1. A retail store manager with Petrie Stores, Inc, wants to develop a multiple regression model to predict the amount of sales of a product per month Y from monthly advertising expenditures X1 and whether the month was December (coded 1) or another month (coded 0) X2. The multiple regression results are presented below. *will attach*
(a) Construct a scatterplot between sales (Y) and advertising expenditures (X1). See data to the right. Provide a standard evaluation of the scatterplot.
(b) Which of the explanatory variables (if any) are statistically significant (at the .05 level) in explaining product sales per month? Conduct a formal hypothesis test for each estimated regression coefficient.

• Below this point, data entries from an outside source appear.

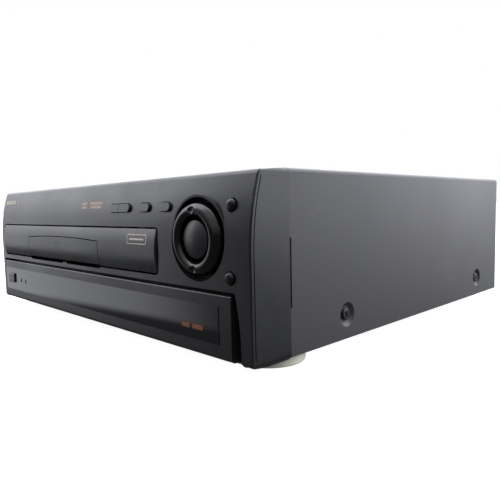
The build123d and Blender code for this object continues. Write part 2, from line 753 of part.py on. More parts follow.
lens_depth = spindle_depth + lens_radius
with BuildPart() as pickup_carriage:
    slab((spindle_x - 31, spindle_x + 31), sled_depth, sled_h)
    fillet(pickup_carriage.edges().filter_by(Axis.Z), 2)
    post(spindle_x, lens_depth, (sled_h[1], lens_seat), 4.5)
    for side in (-1, 1):
        rod_x = spindle_x + side * rod_offset
        pin_back(rod_x, rod_h, (sled_depth[0] - 1, sled_depth[1] + 1), rod_radius + run_gap, Mode.SUBTRACT)
    # rack on its right side
    sled_root_x = sled_pitch_x - 1.1 * sled_module
    sled_rack = (pinion_depth - sled_stroke - 8, pinion_depth + 6)
    slab((sled_root_x - 2.2, sled_root_x), sled_rack, sled_rack_h)
    slab((spindle_x + 30, sled_root_x), (sled_depth[0] + 5, sled_depth[1] - 5), sled_rack_h)
    teeth = rack_teeth(sled_pitch_x, 1, *sled_rack, pinion_depth, sled_module, sled_rack_h)
    extrude(teeth, amount=sled_rack_h[1] - sled_rack_h[0])
finish(pickup_carriage, "pickup_carriage")

with BuildPart() as pickup_lens:
    post(spindle_x, lens_depth, (lens_seat, lens_seat + 1.4), 3.4)
    fillet(pickup_lens.edges().group_by(Axis.Z)[-1], 1.2)
finish(pickup_lens, "pickup_lens")

with BuildPart() as sled_pinion:
    extrude(
        gear_sketch(level(sled_rack_h[0]), sled_teeth, sled_module).moved(
            Location((pinion_x, pinion_depth, 0))
        ),
        amount=sled_rack_h[1] - sled_rack_h[0],
    )
    post(pinion_x, pinion_depth, (mech_h[0] - 8, sled_rack_h[0]), 1.0)
finish(sled_pinion, "sled_pinion")

with BuildPart() as sled_motor:
    post(pinion_x, pinion_depth, (mech_h[0] - 14, mech_h[0]), 10)
    fillet(sled_motor.edges().group_by(Axis.Z)[0], 1)
    post(pinion_x, pinion_depth, (mech_h[0] - 9, mech_h[0] + 1), 1.0 + run_gap, Mode.SUBTRACT)
finish(sled_motor, "sled_motor")

with BuildPart() as lift_posts:
    for post_x in posts_x:
        for post_depth in posts_depth:
            post(post_x, post_depth, (pan_floor, mech_h[1] + lift + 5), post_radius)
            post(post_x, post_depth, (pan_floor, pan_floor + 6), post_radius + 3)
            post(post_x, post_depth, (flange_h - 4, mech_h[0] - fit_gap), post_radius + 1.5)
finish(lift_posts, "lift_posts")

# slide with a ramp under each pin of the mechanism plate
ramp_angle = 1 / slide_ratio
ramp_low = pin_h - (pin_radius + ramp_gap) * sqrt(1 + ramp_angle**2)
slide_stroke = lift * slide_ratio
slide_x = (
    (mech_x[0] - 1.5 - slide_thick, mech_x[0] - 1.5),
    (mech_x[1] + 1.5, mech_x[1] + 1.5 + slide_thick),
)
with BuildPart() as lift_slide:
    for bar_x in slide_x:
        slab(bar_x, (74.0, 340.0), (slide_base, 17.0))
        for pin_depth in ramp_pins:
            with BuildSketch(beside(bar_x[0])):
                with BuildLine():
                    top = pin_depth - slide_stroke
                    Polyline(
                        (top - 6, slide_base + 2),
                        (top - 6, ramp_low + slide_stroke * ramp_angle),
                        (top, ramp_low + slide_stroke * ramp_angle),
                        (pin_depth + 3, ramp_low - 3 * ramp_angle),
                        (pin_depth + 3, slide_base + 2),
                        (top - 6, slide_base + 2),
                    )
                make_face()
            extrude(amount=slide_thick)
    slab((slide_x[0][0], slide_x[1][1]), (74.0, 80.0), (slide_base, slide_base + 2))
finish(lift_slide, "lift_slide")

# ------------------------------------------------------------------ clamp over the disc
bridge_depth = (130.0, 200.0)
bridge_h = (90.0, 91.5)
clamp_drop = 4.0
clamp_h = (73.0, 74.6)
puck_h = (68.7, 72.7)
puck_radius = 22.0
stem_radius = 10.0
clamp_pin_offset = 32.0
clamp_pin_radius = 2.5

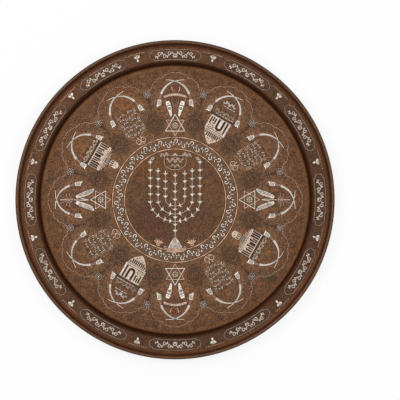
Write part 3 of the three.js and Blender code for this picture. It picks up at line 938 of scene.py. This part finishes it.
def set_wreath(via, number, kind, solder, graven):
    silver, bands = Stock(), Stock()
    foot = wreath_foot(SLANTED_FOOT if kind in STARRED else NOTCHED_FOOT)
    for flip, drop in ((1, 0.0), (-1, 0.025)):
        put = flipped(via, flip)
        for stock, shares in ((silver, np.linspace(0, 0.7, 30)), (bands, np.linspace(0.705, 0.835, 8))):
            path, wide = put(along(BRANCH, shares)[0]), width_at(shares)
            stock.ribbon(path, wide, PROUD - drop)
            solder.bed(path, wide + 1.7, drop * 0.4)
        lay(silver, [(foot, None)], put, solder)
        for cut in (0.725, 0.76, 0.795, 0.825):
            spot, _, side = point_on(BRANCH, cut)
            reach = side * width_at(cut) * 0.42
            graven.scratch(put([spot + reach, spot, spot - reach]), 0.7)
        for cut in np.arange(0.2, 0.69, 0.032):
            spot, ahead, side = point_on(BRANCH, cut)
            for reach in (-side, side):
                graven.scratch(put([spot + ahead, spot + reach * width_at(cut) * 0.34 - ahead]), 0.55)
        spots, ways = along(BRANCH, [0.86, 0.97])
        for hand in (-0.6, -0.2, 0.2, 0.6):
            graven.scratch(put(spots + side_of(ways) * hand * pts((3.4,), (4.4,))), 1.0)
    node = "wreath_" + number
    silver.piece(node + "_silver", BRIGHT, node)
    bands.piece(node + "_bands", MAUVE)


# Which way a star's silver triangle points (90 is outward, -90 toward the tray's centre), and the
# radius, centre and wire's width of its silver and of its copper triangle
STARS = {"01": (-90, (20.4, 143.9, 1.4), (19.4, 143.8, 1.2)),
         "04": (90, (21.4, 143.6, 1.5), (20.0, 144.0, 1.2)),
         "07": (90, (19.6, 144.0, 1.4), (20.0, 144.2, 1.2)),
         "10": (90, (21.4, 143.6, 1.5), (20.0, 144.0, 1.2))}


def set_star(via, number, solder):
    """Two crossed triangles, one of silver and one of copper, with a flower in the middle."""
    lead, silver_line, copper_line = STARS[number]
    silver, copper, flower = Stock(), Stock(), Stock()
    for stock, spin, size, drop in ((silver, lead, silver_line, 0.0), (copper, -lead, copper_line, 0.03)):
        radius, centre, width = size
        a = np.radians([spin, spin + 120, spin + 240])
        line = via(np.c_[radius * np.cos(a), centre + radius * np.sin(a)])
        stock.ribbon(line, width, PROUD - drop, closed=True)
        solder.bed(line, width + 1.4, drop * 0.4, closed=True)
    lay(flower, rosette(6.6, 8) + dots_round(7.9, 8, 1.4, 0.4), moved(0, STAR, via=via), solder, 0.4)
    node = "star_" + number
    flower.piece(node + "_flower", PALE)
    silver.piece(node + "_silver", BRIGHT, node)
    copper.piece(node + "_copper", COPPER)


def barbs(graven, put, spine, widths, first, last, reach, lean):
    """Short cuts on both sides of a leaf's spine."""
    for k in range(first, last, 2):
        way = spine[k + 1] - spine[k - 1]
        way /= np.hypot(*way)
        side = np.array([-way[1], way[0]]) * widths[k] * reach
        for hand in (-1, 1):
            graven.scratch(put([spine[k], spine[k] + side * hand + way * lean]), 0.7)


def set_horns(via, number, solder, graven):
    """Two curved horns, and a sheaf growing from their joined tips."""
    silver, sheaf = Stock(), Stock()
    spine = bezier((20.8, 157.4), (12.4, 165.0), (11.4, 178.0), (4.6, 191.6), 28)
    t = np.linspace(0, 1, len(spine))
    widths = np.interp(t, np.linspace(0, 1, 6), [4.2, 7.8, 9.2, 9.2, 8.2, 6.0])
    ragged = widths + 0.5 * np.sign(np.sin(t * pi * 14)) * (t > 0.1) * (t < 0.9)
    for flip, drop in ((1, 0.0), (-1, 0.02)):
        put = flipped(via, flip)
        lay(silver, [(outline_of(spine, ragged), None)], put, solder, drop=drop)
        for hand in (-0.26, 0.04):
            graven.scratch(put((spine + leftward(spine) * (widths * hand)[:, None])[3:-4]), 0.8)
        barbs(graven, put, spine, widths, 3, 24, 0.4, -2.0)
    strokes = [(quad((0.6, 168.0), (-1.6, 176), (-2.4, 183), 8), 2.0),
               (quad((1.4, 172), (0.8, 184), (0, 196), 8), 1.5)]
    lay(silver, strokes, via, solder, 0.5)
    node = "horn_pair_" + number
    silver.piece(node + "_silver", SILVER, node)
    strands = [(pts((0, 197.5), (0, 209), (0, 222)), np.array([1.7, 2.0, 2.6]))]
    strands += [(quad((start, 202.6), (start * 1.6, 212), (end, 221.5), 8), 0.9)
                for start, end in ((-1.3, -6.2), (1.3, 6.2))]
    strands += paired([(quad((1.8, 198.5), (7.5, 208.5), (13.6, 202.5), 10), 1.1),
                       (quad((2.0, 203), (6.5, 213), (12.0, 209), 8), 1.0)])
    lay(sheaf, strands, via, solder, 0.6)
    sheaf.piece("sheaf_" + number, ROSE)


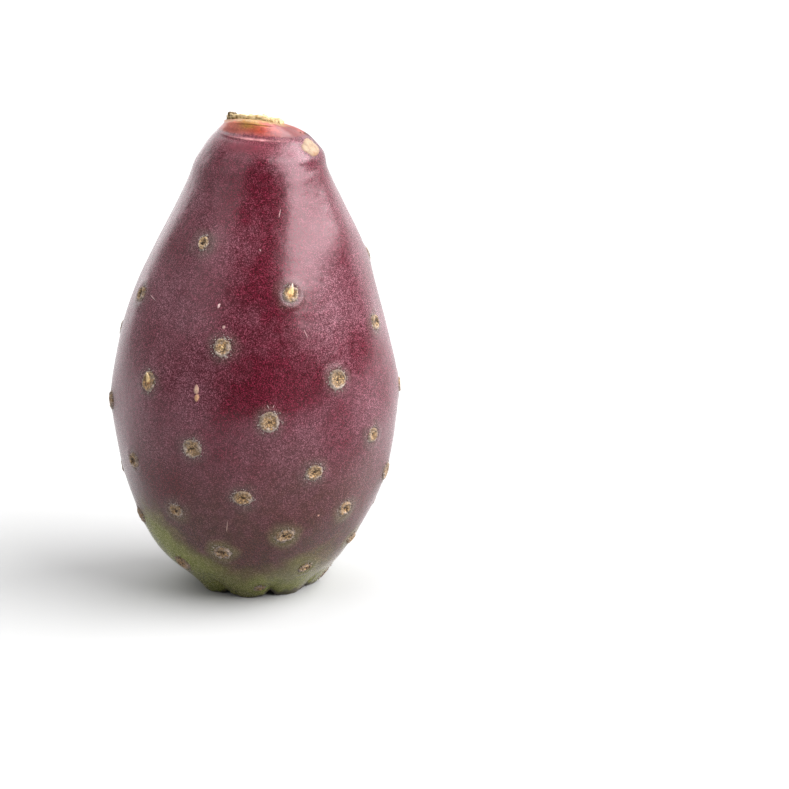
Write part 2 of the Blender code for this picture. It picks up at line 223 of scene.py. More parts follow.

(c) Give an interpretation (as applicable to the data) for each of the estimated regression coefficients.
(d) How much of the variation of y around ybar can be explained by the regression model?
(e) Conduct an F-Test (.05 level) to test for a globally statistically significant regression equation.
(f) Find the predicted sales per month when advertising expenditures equal $2,000 and the month is July.
(g) Find the predicted sales per month when advertising expenditures equal $2,000 and the month is December.
(h) Provide a brief evaluation of the estimated regression equation. Would the equation be suitable for forecasting?
2. A sociologist was hired by a large city hospital to investigate the relationship between the number of unauthorized days that employees are absent per year Y, and the distance (miles) X1 between home and work for the employees. A sample of 5 employees was chosen, and the following data were collected.
Distance to Work Number of Days Absent
(X1) (Y)
1 8
3 5
8 6
12 5
18 2
(a) Construct a scatterplot using Excel. Provide a standard evaluation of the scatterplot.
(b) Estimate the slope coefficient and intercept term for the regression line that relates number of absent days to distance to work by hand. Express the estimated equation in standard form.
(c) Interpret (as applicable to the data) the estimated slope coefficient and intercept term.
(d) Compute the Errors, Sum of Squared Errors (SSE), Mean Square Error (MSE) and Regression Standard Error (SE).
3. Based on the estimated regression equation in Question Two and the calculated SSE, MSE & SE, does a statistically significant (.05 level) relationship exist between the number of days absent and the distance to work? Hint: Perform a hypothesis test on the slope coefficient.